Letter Re: Tire Spikes for Home Retreat Defense

James:
Yesterday my wife went over to our new house that we’re moving into. It has a gate and about 100 yards of driveway. She told me that while she was there a van full of strangers drove up through the gate and right up to the house. Several people then came out uninvited. It turns out that they were Jehovah’s Witnesses. Now, I’ve got nothing against them but you don’t drive up into another persons property unannounced, especially in numbers. I thought, if they we Mutant Zombie Bikers that’s not a lot of time to get inside. I looked into tire spikes that roll out onto a road but they were $$$ ($300-$530). I figure a 4×4 with brown spray painted 6″ nails driven into it at 1 1/2 inch intervals should do it. A 4×4 trench across the driveway by the gate would let me put the improvised tire popper nails up or nails down depending on my needs. This serves four purposes:
(1) Loud popping sounds from blown tires are a form of perimeter alarm
(2) Ditto for screaming sounds of a burglar stepping on one at night
(3) Depending on the length of the driveway, you get a few extra seconds to situate yourself in case of home/retreat invasion
(4) You get to have that ‘Well what did you expect trespassing on my property’ look when uninvited salesmen, process servers, or Jehovah’s Witnesses want to make an unannounced visit and ask to use a phone to call a tow truck. – SF in Hawaii

JWR Replies: One word comes to mind: liability! In my opinion you should use tire spike trips only in an absolute worst case situation. (Total collapse/anarchy.) Even then, I’d worry about my friendly neighbors or their livestock accidentally encountering the spikes. But it might be prudent to buy the materials, just in case. (Namely, 2×6 boards, camouflaging paint in various flat earth tone colors, and 10 pounds of timber spikes. For the latter, I would recommend 6″or 7″ long timber spikes, galvanized, with a square cross-section. These are typically made with a spiral twist. Steel belted radial tires are no match for these spikes!) OBTW, Be sure to pre-drill holes for the spikes so that the board isn’t split to pieces when you drive the spikes through it.

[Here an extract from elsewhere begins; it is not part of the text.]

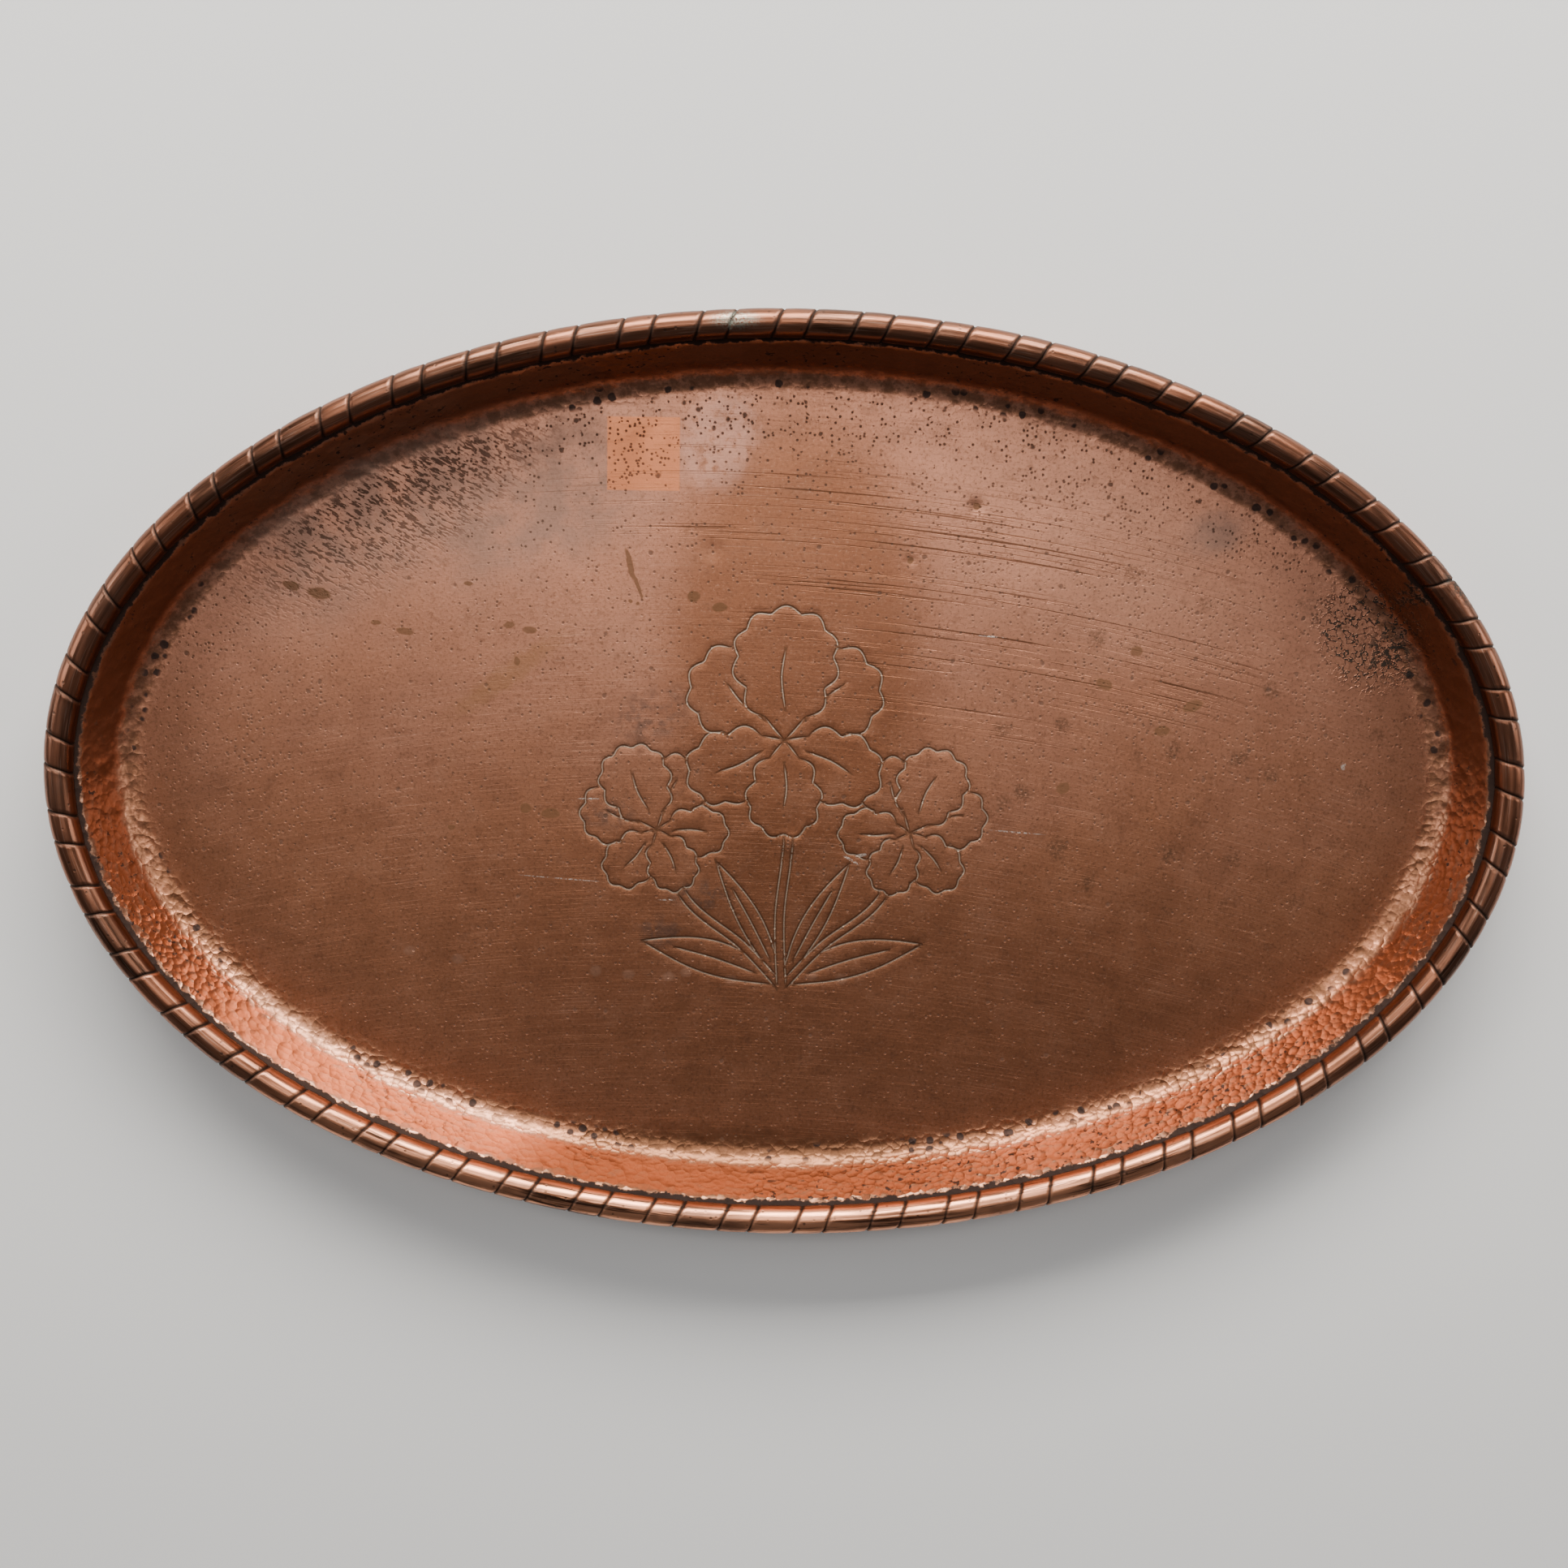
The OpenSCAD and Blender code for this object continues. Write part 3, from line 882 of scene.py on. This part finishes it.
cut_dark = bench.math("POWER", bench.math("DIVIDE", groove_mm, 0.85), 2.0)
cut_dark = bench.math("POWER", math.e, bench.math("MULTIPLY", cut_dark, -1.0))
cut_bright = bench.math("MULTIPLY", burr_here, bench.ease(grain, 0.3, 0.55))
tone = bench.blend(bench.math("MULTIPLY", cut_bright, 0.07), tone, (0.70, 0.56, 0.46, 1))
tone = bench.blend(bench.math("MULTIPLY", cut_dark, 0.92), tone, (0.03, 0.022, 0.018, 1))
rope_gap, rope_hue = bench.cells(spot, 0.5)
rope_pits = bench.math("LESS_THAN", bench.chance(rope_hue), 0.10)
rope_pits = bench.math("MULTIPLY", rope_pits, bench.ease(rope_gap, 0.34, 0.18))
tone = bench.blend(bench.math("MULTIPLY", rope_pits, 0.6), tone, (0.09, 0.055, 0.04, 1))
green = blot(254, 82, 9, 12, 30, 0.9, at=spot)
green = bench.math("MULTIPLY", green, bench.ease(bench.noise(spot, 0.5, 4.0, 0.7), 0.42, 0.56))
tone = bench.blend(bench.math("MULTIPLY", green, 0.9), tone, (0.04, 0.055, 0.05, 1))
smear = bench.math("MULTIPLY", blot(-20, 171, 8, 3, 0, 1.0, at=spot), bench.ease(grain, 0.35, 0.6))
tone = bench.blend(bench.math("MULTIPLY", smear, 0.6), tone, (0.40, 0.42, 0.34, 1))
bench.feed(rope_shader.inputs["Base Color"], tone)
rough = bench.math("ADD", bench.math("MULTIPLY", streak, 0.22), 0.20)
rope_dull = bench.math("MULTIPLY", bench.math("MAXIMUM", cut_dark, green), 0.35)
rough = bench.math("ADD", rough, rope_dull, clamp=True)
bench.feed(rope_shader.inputs["Roughness"], rough)
relief = bench.math("ADD", bench.math("MULTIPLY", streak, 0.10), bench.math("MULTIPLY", hair, 0.05))
relief = bench.math("ADD", relief, bench.math("MULTIPLY", grain, 0.02))
relief = bench.math("SUBTRACT", relief, bench.math("MULTIPLY", rope_pits, 0.06))
bump = bench.lay("ShaderNodeBump", {"Height": relief, "Strength": 0.7, "Distance": 1.0 * MM})
bench.feed(rope_shader.inputs["Normal"], bump.outputs[0])

# The tree puts stations on the path, crowded towards each groove, sweeps the section
# along them and then moves every point to its slanted place, sunk in the grooves.
chase, bench, given, result = new_tree(
    "chase_rope", [("Section", "Object"), ("Groove pairs", "Int"), ("Stations per groove", "Int"),
                   ("Short share", "Float"), ("Slant", "Float"), ("Groove depth", "Float"),
                   ("Groove width", "Float"), ("Burr height", "Float"), ("Swell", "Float"),
                   ("Tube radius", "Float"), ("Material", "Material")])
grooves = bench.math("MULTIPLY", given["Groove pairs"], 2.0)
stations = bench.math("MULTIPLY", grooves, given["Stations per groove"])
line = bench.lay("GeometryNodeMeshLine", {"Count": stations})
index = bench.lay("GeometryNodeInputIndex").outputs[0]
groove = bench.math("FLOOR", bench.math("DIVIDE", index, given["Stations per groove"]))
stop = bench.math("SUBTRACT", index, bench.math("MULTIPLY", groove, given["Stations per groove"]))
half_stops = bench.math("FLOOR", bench.math("DIVIDE", given["Stations per groove"], 2.0))
stop = bench.math("DIVIDE", bench.math("SUBTRACT", stop, half_stops), given["Stations per groove"])
stop_size = bench.math("ABSOLUTE", stop)
crowding = bench.math("POWER", bench.math("MULTIPLY", stop_size, 2.0), 3.0)
warped = bench.math("ADD", bench.math("MULTIPLY", stop_size, 0.2), bench.math("MULTIPLY", crowding, 0.4))
path_length = bench.lay("GeometryNodeCurveLength", {"Curve": given["Geometry"]}).outputs[0]
pair_length = bench.math("DIVIDE", path_length, given["Groove pairs"])
short_length = bench.math("MULTIPLY", pair_length, given["Short share"])
long_length = bench.math("SUBTRACT", pair_length, short_length)
is_odd = bench.math("MODULO", groove, 2.0)
past = bench.math("GREATER_THAN", stop, 0.0)
short_now = bench.math("ABSOLUTE", bench.math("SUBTRACT", past, is_odd))
less = bench.math("SUBTRACT", short_length, long_length)
gap_now = bench.math("ADD", long_length, bench.math("MULTIPLY", short_now, less))
pair = bench.math("FLOOR", bench.math("DIVIDE", groove, 2.0))
groove_at = bench.math("ADD", bench.math("MULTIPLY", pair, pair_length),
                       bench.math("MULTIPLY", is_odd, short_length))
off_groove = bench.math("MULTIPLY", bench.math("MULTIPLY", warped, bench.math("SIGN", stop)), gap_now)
station_at = bench.math("ADD", groove_at, off_groove)
station_at = bench.math("WRAP", station_at, path_length, 0.0)
sample = bench.lay("GeometryNodeSampleCurve", {"Curves": given["Geometry"], "Length": station_at},
                   mode="LENGTH", use_all_curves=True)
placed = bench.lay("GeometryNodeSetPosition", {"Geometry": line.outputs[0],
                                               "Position": sample.outputs["Position"]})


def keep(geometry, name, kind, value):
    node = bench.lay("GeometryNodeStoreNamedAttribute", {"Geometry": geometry, "Name": name},
                     data_type=kind, domain="POINT")
    bench.feed(node.inputs["Value"], value)
    return node.outputs[0]


def recall(name, kind):
    return bench.lay("GeometryNodeInputNamedAttribute", {"Name": name}, data_type=kind).outputs[0]


lined = keep(placed.outputs[0], "spot", "FLOAT_VECTOR", sample.outputs["Position"])
lined = keep(lined, "way", "FLOAT_VECTOR", sample.outputs["Tangent"])
lined = keep(lined, "off_groove", "FLOAT", off_groove)
lined = keep(lined, "round", "FLOAT", station_at)
segment = bench.math("MODULO", bench.math("ADD", groove, past), grooves)
chance = bench.lay("FunctionNodeRandomValue", {"ID": segment, "Seed": 5}, data_type="FLOAT").outputs["Value"]
lined = keep(lined, "worn", "FLOAT", chance)
rail = bench.lay("GeometryNodeMeshToCurve", {"Mesh": lined})
rail = bench.lay("GeometryNodeSetSplineCyclic", {"Geometry": rail.outputs[0], "Cyclic": True})
section_in = bench.lay("GeometryNodeObjectInfo", {"Object": given["Section"]})
section_place = bench.lay("GeometryNodeInputPosition").outputs[0]
section = keep(section_in.outputs["Geometry"], "section", "FLOAT_VECTOR", section_place)
swept = bench.lay("GeometryNodeCurveToMesh", {"Curve": rail.outputs[0], "Profile Curve": section})
section_here = recall("section", "FLOAT_VECTOR")
section_out, section_up, _ = bench.split(section_here)
section_size = bench.vector("LENGTH", section_here)
way = recall("way", "FLOAT_VECTOR")
outward = bench.vector("NORMALIZE", bench.vector("CROSS_PRODUCT", way, (0.0, 0.0, 1.0)))
off = recall("off_groove", "FLOAT")


def hump(value, centre, width):
    """A smooth bell of height 1."""
    reach = bench.math("DIVIDE", bench.math("SUBTRACT", value, centre), width)
    return bench.math("POWER", math.e, bench.math("MULTIPLY", bench.math("MULTIPLY", reach, reach), -1.0))


side = bench.math("DIVIDE", section_out, given["Tube radius"])
bend = bench.math("ADD", bench.math("MULTIPLY", side, 0.65),
                  bench.math("MULTIPLY", bench.math("POWER", side, 3.0), 0.35))
along_shift = bench.math("MULTIPLY", bend, bench.math("MULTIPLY", given["Slant"], -1.0))
on_skin = bench.math("GREATER_THAN", section_size, bench.math("MULTIPLY", given["Tube radius"], 0.95))
chased = bench.ease(bench.math("DIVIDE", section_up, given["Tube radius"]), -0.85, -0.35)
chased = bench.math("MULTIPLY", chased, on_skin)
sink = bench.math("MULTIPLY", hump(off, 0.0, given["Groove width"]), given["Groove depth"])
burr_bell = hump(off, bench.math("MULTIPLY", given["Groove width"], 2.2), given["Groove width"])
burr = bench.math("MULTIPLY", burr_bell, given["Burr height"])
full = bench.math("MULTIPLY", bench.math("SUBTRACT", 1.0, hump(off, 0.0, 3.2 * MM)), given["Swell"])
skin_move = bench.math("MULTIPLY", bench.math("SUBTRACT", bench.math("ADD", burr, full), sink), chased)
hand = bench.noise(recall("spot", "FLOAT_VECTOR"), 30.0, 2.0)
unevenness = bench.math("MULTIPLY", bench.math("SUBTRACT", hand, 0.5), 0.5 * MM)
skin_move = bench.math("ADD", skin_move, bench.math("MULTIPLY", unevenness, on_skin))
grow = bench.math("ADD", 1.0, bench.math("DIVIDE", skin_move, section_size))
x_move = bench.vector("SCALE", outward, bench.math("MULTIPLY", section_out, grow))
z_move = bench.join(0.0, 0.0, bench.math("MULTIPLY", section_up, grow))
where = bench.vector("ADD", recall("spot", "FLOAT_VECTOR"), bench.vector("ADD", x_move, z_move))
where = bench.vector("ADD", where, bench.vector("SCALE", way, along_shift))
rope_form = bench.lay("GeometryNodeSetPosition", {"Geometry": swept.outputs[0], "Position": where})
turn_angle = bench.math("ARCTAN2", section_up, section_out)
turn_angle = bench.math("WRAP", turn_angle, whole_turn, 0.0)
groove_gap = bench.math("ABSOLUTE", off)
rope_geometry = keep(rope_form.outputs[0], "burr", "FLOAT", burr_bell)
lay_here = bench.join(recall("round", "FLOAT"), turn_angle, groove_gap)
rope_geometry = keep(rope_geometry, "lay", "FLOAT_VECTOR", lay_here)
finish_tree(bench, rope_geometry, given["Material"], result)

rope_mesh = run_tree(tube_path, chase, {
    "Section": tube_profile, "Groove pairs": groove_pairs, "Stations per groove": stops_per_groove,
    "Short share": 0.405, "Slant": 2.4 * MM, "Groove depth": 0.60 * MM, "Groove width": 0.42 * MM,
    "Burr height": 0.07 * MM, "Swell": 0.14 * MM, "Tube radius": tube_r, "Material": rope_paint})
rope = bpy.data.objects.new("rope_binding_tube", rope_mesh)
bpy.context.scene.collection.objects.link(rope)
for helper in (tube_path, tube_profile):
    bpy.data.objects.remove(helper)
volume = 0.0
for face in rope_mesh.polygons:
    volume += face.center.dot(face.normal) * face.area
if volume < 0:
    rope_mesh.flip_normals()
rope_mesh.polygons.foreach_set("use_smooth", np.ones(len(rope_mesh.polygons), bool))
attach(rope, "root")
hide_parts("rope_binding")


# ---------------------------------------------------------------- core wire
# Annealed iron wire, black with mill scale, that the tube was closed over.
wire_paint, bench, wire_shader, spot = new_paint("black_iron_wire")
flake = bench.ease(bench.noise(spot, 0.3, 4.0, 0.6), 0.4, 0.65)
tone = bench.blend(flake, (0.05, 0.045, 0.042, 1), (0.16, 0.09, 0.06, 1))
bench.feed(wire_shader.inputs["Base Color"], tone)
bench.feed(wire_shader.inputs["Roughness"], bench.math("ADD", bench.math("MULTIPLY", flake, 0.3), 0.5))
wire_skin = bench.noise(spot, 0.8, 3.0)
bump = bench.lay("ShaderNodeBump", {"Height": wire_skin, "Strength": 0.4, "Distance": 0.5 * MM})
bench.feed(wire_shader.inputs["Normal"], bump.outputs[0])
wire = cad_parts["core_wire"]
wire.data.materials.clear()
wire.data.materials.append(wire_paint)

My preferred plan for slowing down looters in vehicles is more low key and less likely to inspire a lawsuit: This works best in heavily wooded or very steep country where vehicles cannot avoid using a road: use a series of 1/2-inch diameter steel cables across your road, each secured with keyed-alike padlocks. In “peacetime” you can put up and lock just one of the cables, festooned with flagging tape, so that visitors don’t accidentally run into it. The cables should be supplemented by a MURS intrusion detection system, pyrotechnic trip flares or chemical light stick trip flare actuator frames (using the latest generation ultra high intensity light sticks), as well as trip noisemakers. These can be made from tin cans (as described my novel “Patriots”) and from the pull actuators New Years party streamer poppers. Use three or four of these pull string noisemakers in bundles on each trip wire. By placing the cables at roughly 50 foot intervals, the bad guys will have to stop several times to reduce each obstacle. This should give you plenty of warning time to man a defense and make it clear (ballistically) that the bad guys need to go find someplace else to loot. Unless they are suicidal, they will hear your gunfire and quickly depart in search of easier pickings.